Santa Rosa is set to sharply reduce the fees it charges new construction projects to hook up to the city’s water and sewer system after concluding that existing fees are no longer justifiable.
Slower-than-expected growth, the historic drought, and requirements for more efficient landscaping have all made the city rethink the way it collects money from developers and businesses trying to make new connections to the water and sewer system.
The proposed change to so-called “demand fees” is significant and has drawn grudging support from contractors, who have long contended the charges are too high. Under the plan heading to the City Council today, the wastewater demand fees would drop 15 to 58 percent while the water demand fees would plunge anywhere from 24 to 66 percent.

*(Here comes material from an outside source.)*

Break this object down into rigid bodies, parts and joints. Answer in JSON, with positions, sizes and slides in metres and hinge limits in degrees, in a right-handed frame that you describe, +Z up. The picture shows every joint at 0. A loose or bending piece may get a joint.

The sharp reduction is due to a combination of a drop in the number of major infrastructure projects on the immediate horizon and a change to a simpler, easier-to-justify methodology for calculating the fees, said David Guhin, director of the city’s utilities department.

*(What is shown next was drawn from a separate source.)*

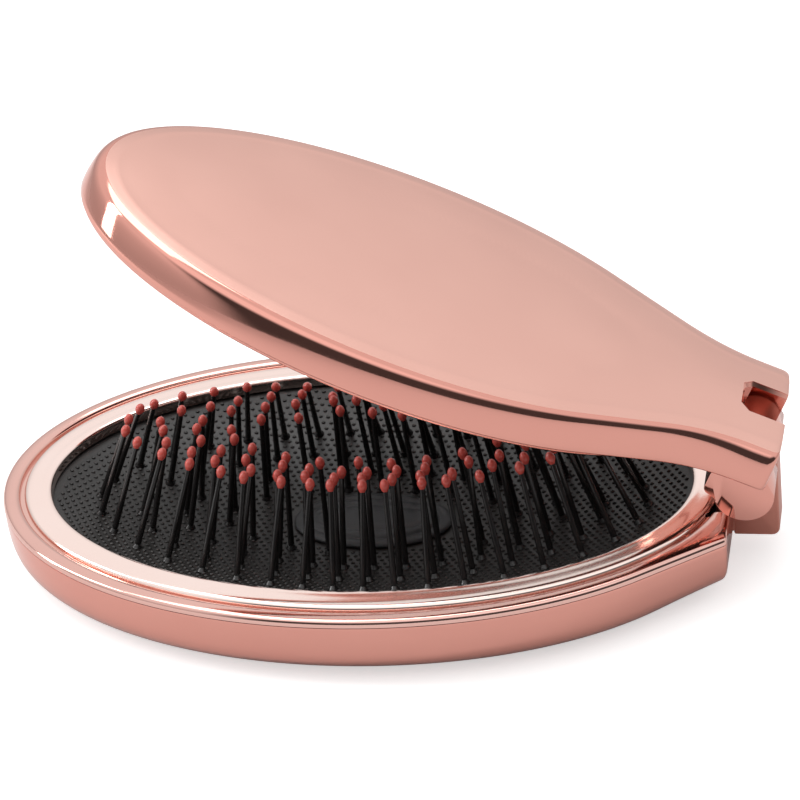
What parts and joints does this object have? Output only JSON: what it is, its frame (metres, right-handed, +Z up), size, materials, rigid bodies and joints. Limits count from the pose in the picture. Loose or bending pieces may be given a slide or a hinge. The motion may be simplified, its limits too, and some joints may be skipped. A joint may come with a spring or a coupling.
{
  "type": "folding hairbrush with mirror",
  "caption": "Pocket hairbrush: oval base with a hollow rubber cushion and ball-tipped pins, hinged oval lid with a mirror inside, shown half open.",
  "frame": {"origin": "middle of the base oval, on its flat underside", "axes": "+X from the middle of the base to the hinge, +Z up out of the cushion; the hinge axis runs along Y"},
  "size_m": [0.1186, 0.0712, 0.0672],
  "materials": {
    "rose_shell": "vacuum-metallised rose gold over moulded ABS, clear lacquered",
    "pale_rose": "paler vacuum-metallised rose gold over moulded ABS",
    "knuckle_rose": "rose gold paint over moulded acetal, satin",
    "black_plastic": "moulded, unpainted",
    "cushion_rubber": "moulded elastomer with a fine dimple pattern",
    "black_nylon": "smooth moulded nylon",
    "ball_nylon": "dipped ball tips, brick rose",
    "steel": "plain",
    "washer_nylon": "natural nylon",
    "mirror_glass": "silvered glass",
    "foam_tape": "thin white foam adhesive"
  },
  "bodies": {
    "base": {"base_tray": "rose_shell", "base_frame": "rose_shell", "rim_ring": "pale_rose", "clamp_ring": "black_plastic", "clamp_screws": "steel", "cushion": "cushion_rubber", "hinge_knuckle": "knuckle_rose", "knuckle_screws": "steel"},
    "pin_field": {"press_pad": "cushion_rubber", "pins_outer": "black_nylon", "pins_second": "black_nylon", "pins_third": "black_nylon", "pins_inner": "black_nylon", "balls_outer": "ball_nylon", "balls_second": "ball_nylon", "balls_third": "ball_nylon", "balls_inner": "ball_nylon"},
    "lid": {"lid_shell": "pale_rose", "mirror_frame": "rose_shell", "mirror": "mirror_glass", "mirror_tape": "foam_tape", "hinge_pin": "steel", "friction_washers": "washer_nylon"}
  },
  "joints": [
    {"name": "lid_hinge", "type": "hinge", "parent": "base", "child": "lid", "pos_m": [0.057, 0, 0.0164], "axis": [0, 1, 0], "range_deg": [-24.7, 155.3]},
    {"name": "cushion_press", "type": "slide", "parent": "base", "child": "pin_field", "axis": [0, 0, -1], "range_m": [0, 0.001], "stiffness_N_per_m": 3000, "deforming": ["cushion"]}
  ]
}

“We’re trying to be as fair as possible on this,” Guhin said.
As the city looks out over the next five years, several projects that it previously assumed it would need to accommodate growth may no longer be necessary, Guhin said. This is due to a number of factors, including slower growth, the drought and improvements to the system that have increased its capacity over time, Guhin said.
“We’re in a situation where we have capacity in the system,” Guhin said.
For example, the city had a $100 million sewer trunk line expansion on the drawing board to handle peak flows from storm events.
But lower average volumes because of conservation measures combined with techniques to retain runoff in retention ponds for later treatment make that project unnecessary at this time, he said.
When the existing fees were set in 2007, the future infrastructure needs of the city looked very different than they do today, said Linda Reed, deputy director of the city’s utilities department.
“They just had an assumption that the city was going to grow a lot faster and the city was going to need a lot more infrastructure,” Reed said.
The city reviews the fees every five years, and when it initially reviewed them in 2012, a preliminary analysis proposed increasing them by 3 percent, Reed said.
But the Board of Public Utilities had a lot of questions about that conclusion and pushed for a more thorough analysis that took a hard look at the growth and infrastructure assumptions baked into the fees, Reed said.
That study combined with the change in methodology for how the fees are calculated resulted in the sharply lower fee structure now being proposed, Reed said.
“We were definitely surprised by the difference,” Reed said.
So was Tux Tuxhorn. The Santa Rosa-based developer has a 14-home subdivision off Hearn Avenue that he started in November, pulling permits for it through June. But if he had waited, he could have saved approximately $120,000 on the hook-up fees, or $8,500 per house, he said.
Now he’s steamed that no one told him a major change to the fees was in process.